Most of the power plants under construction are oil based and will come online in next 12 months. There are three dual fuel power plants under construction out of which two are delayed from their original schedule due to bankruptcy of their EPC contractor. It is difficult to understand how these dual fuel power plants will be operated as government has given firm commitment for gas till 2012 and thereafter it will be either operated on diesel (secondary fuel) or on gas to be available on as and when basis.
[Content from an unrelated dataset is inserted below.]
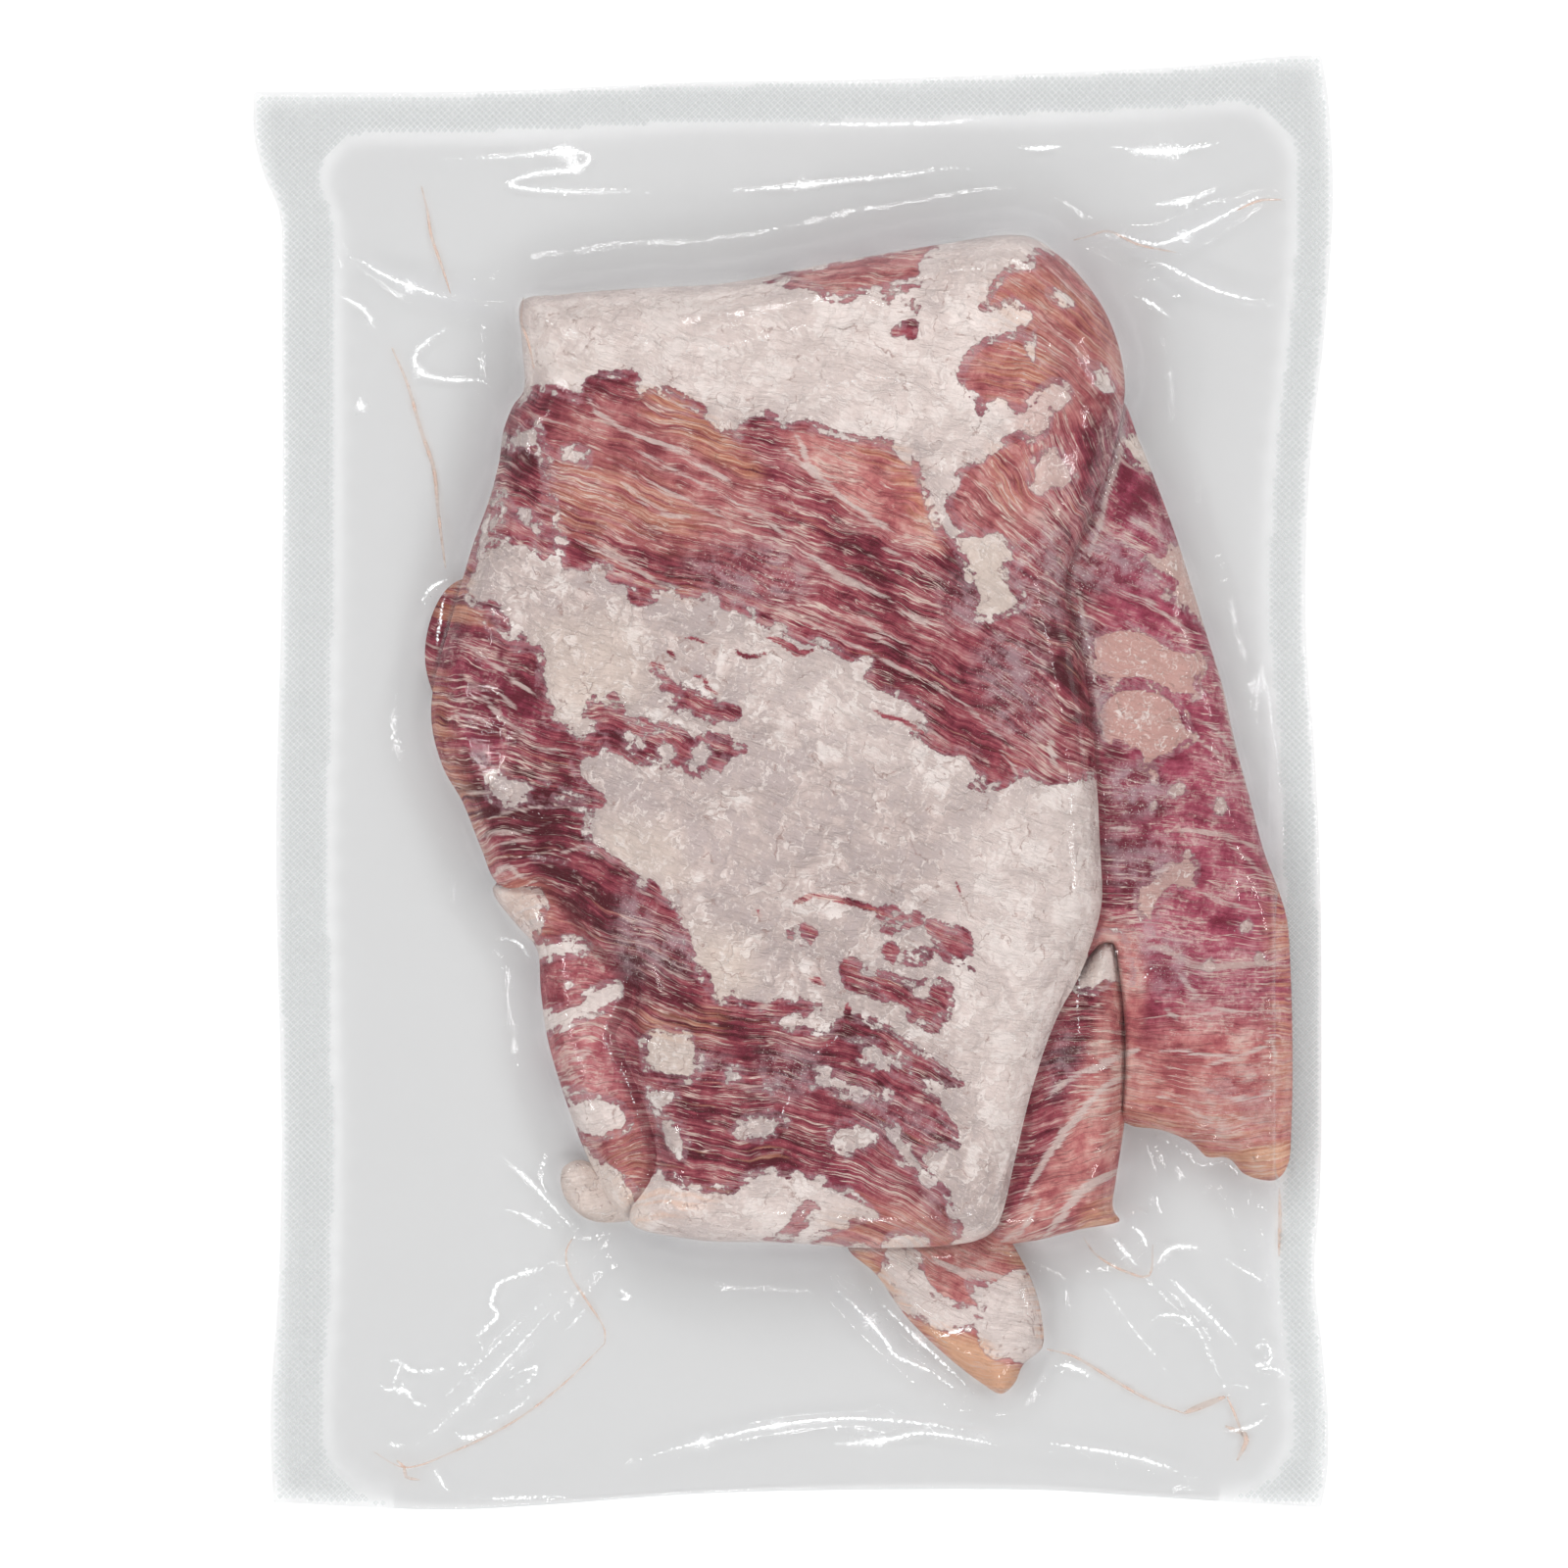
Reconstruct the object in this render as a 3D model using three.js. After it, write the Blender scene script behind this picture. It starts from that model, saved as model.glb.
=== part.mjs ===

We all are aware of the fact that in future Pakistan will also face gas load shedding. There are number of analysts who advocate wind power and compare Pakistan with India and China. No country can be compared on availability of wind basis alone. India and China have much bigger coastal line as compared to Pakistan.
Wind power plant can only be installed where high speed wind is available. If India has 6,000MW on wind then Pakistan can also have same size of wind power. We need wide coastal line, high longitude, and above all vision, which are not available.
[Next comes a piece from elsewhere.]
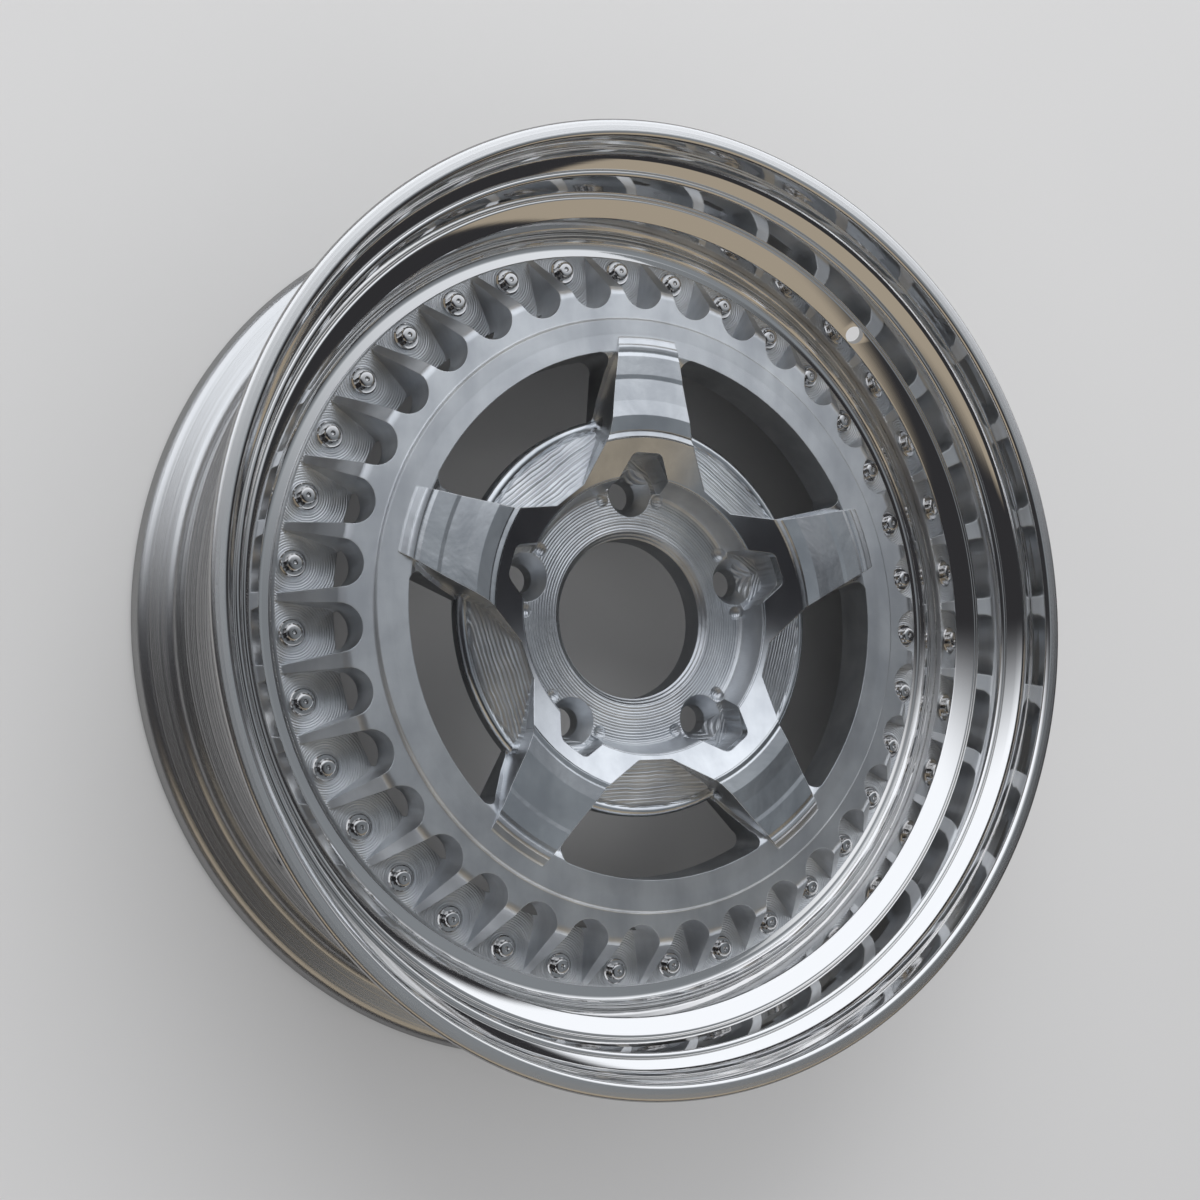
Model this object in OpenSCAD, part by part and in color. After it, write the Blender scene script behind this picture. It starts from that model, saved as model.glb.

Pakistan has huge potential of hydropower but most of the hydropower opportunities are either in NWFP or in Kashmir. Investors are reluctant to invest in Kashmir due to dispute with India. Investor is not sure what would be the status of Kashmir in next few years and from whom they get the sovereign guarantees. We all are aware of the security situation in NWFP though things are improving rapidly but investors feel insecurity going there.
Pakistan should give first priority to Thar coal and if that requires time then import coal for power generation. The cost of the plant would be lesser than imported oil. Moreover, dams and run-of-the-river hydropower projects should be encouraged through public-private partnership. In short and medium term, load shedding will remain and there is only one possibility, which can eliminate the shortfall. Whole country prays for changes, which will help in reducing the electricity demand. Last but not the least, this objective can only be possible by hard work and corrective measures of democratically elected government and its good governance.